Building and maintaining a strong culture. Beyond the immediate team, the leader is accountable for the culture in the broader organization. I used to say that maintaining culture is everyone’s shared responsibility, but the leader needs to intentionally design what the culture should look like, and act to ensure that it comes to fruition.
Inspect the details (that you care about or think are important). Delegation does not mean abdication. The leader should be free to inspect and go deep on the things they care about or think are important, even if someone has been empowered to lead that area. After all, someone else may be responsible for delivering the work, but the leader remains accountable for the results.
Ultimately, each leader needs to find the right combination that works for them and their specific context. You will have your own right answer, and it will change over time.
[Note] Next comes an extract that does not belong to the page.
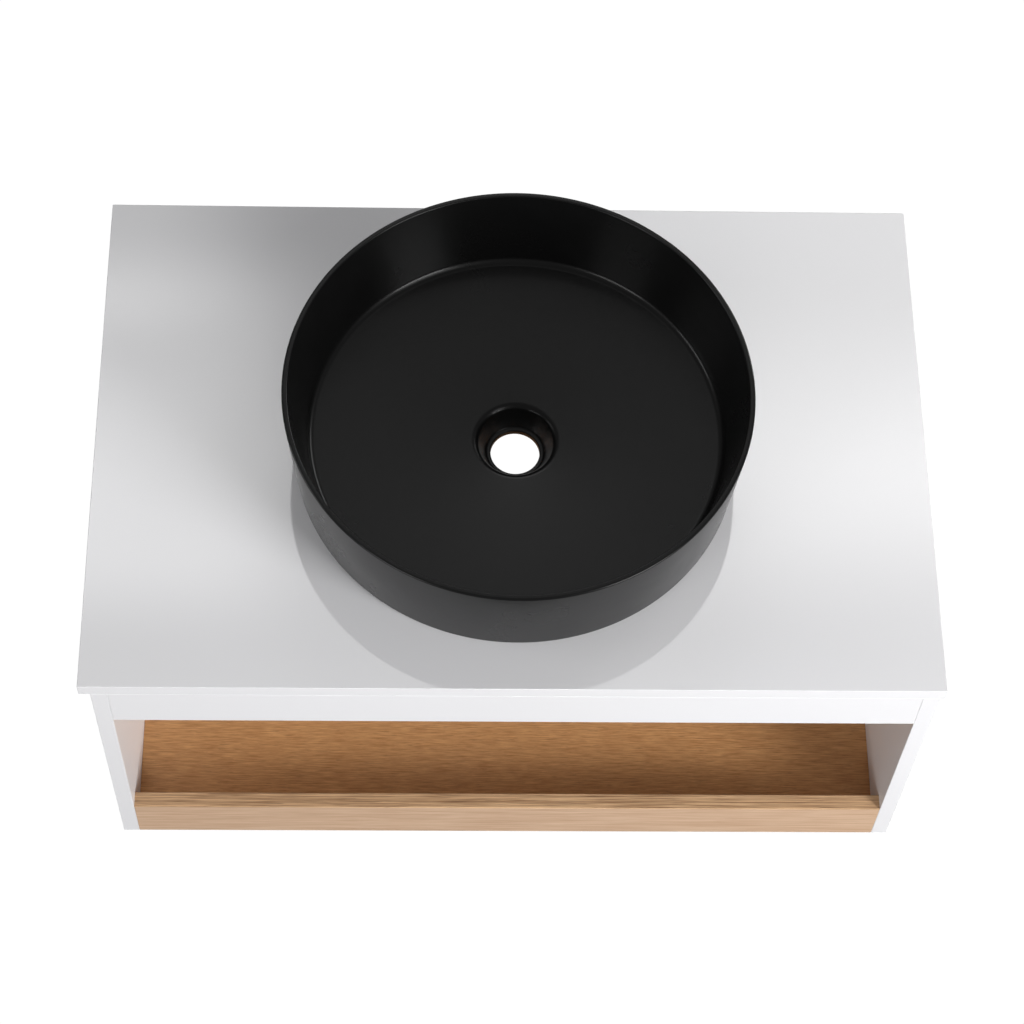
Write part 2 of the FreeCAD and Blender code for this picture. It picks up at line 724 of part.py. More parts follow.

And by all means listen to advice, but don’t follow blindly, whether it’s from a VC, Paul Graham, or an angel investor. Instead, pick and choose what makes sense to you given your unique circumstances, and be ready to adapt depending on things go. 💡
Stuff you might like
This was definitely an unexpected use of AI: using AI and computer vision to make $138,000 from shredded banknote pieces. It wasn’t successful, but it does show (once again) that AI use cases are really limited by human imagination and ingenuity.
Prof Aswath Damodaran (the Dean of Valuation) discussed Nvidia earnings, and clearly and powerfully explains the difference between trading and investing.
Cobot is a startup working on humanoid robots, founded by ex-Amazon engineers. They shared the memo they used to (successfully) pitch Jeff Bezos for their Series B, not so much as an example of a successful fundraising pitch in a memo form, but as a rare publicly-available example of a good Amazon-style narrative.
This NYT story (paywall unlocked) basically shows that if you’re not already using AI for everything you do (that you can use AI for), you should start doing so — because your competitors are probably already doing that.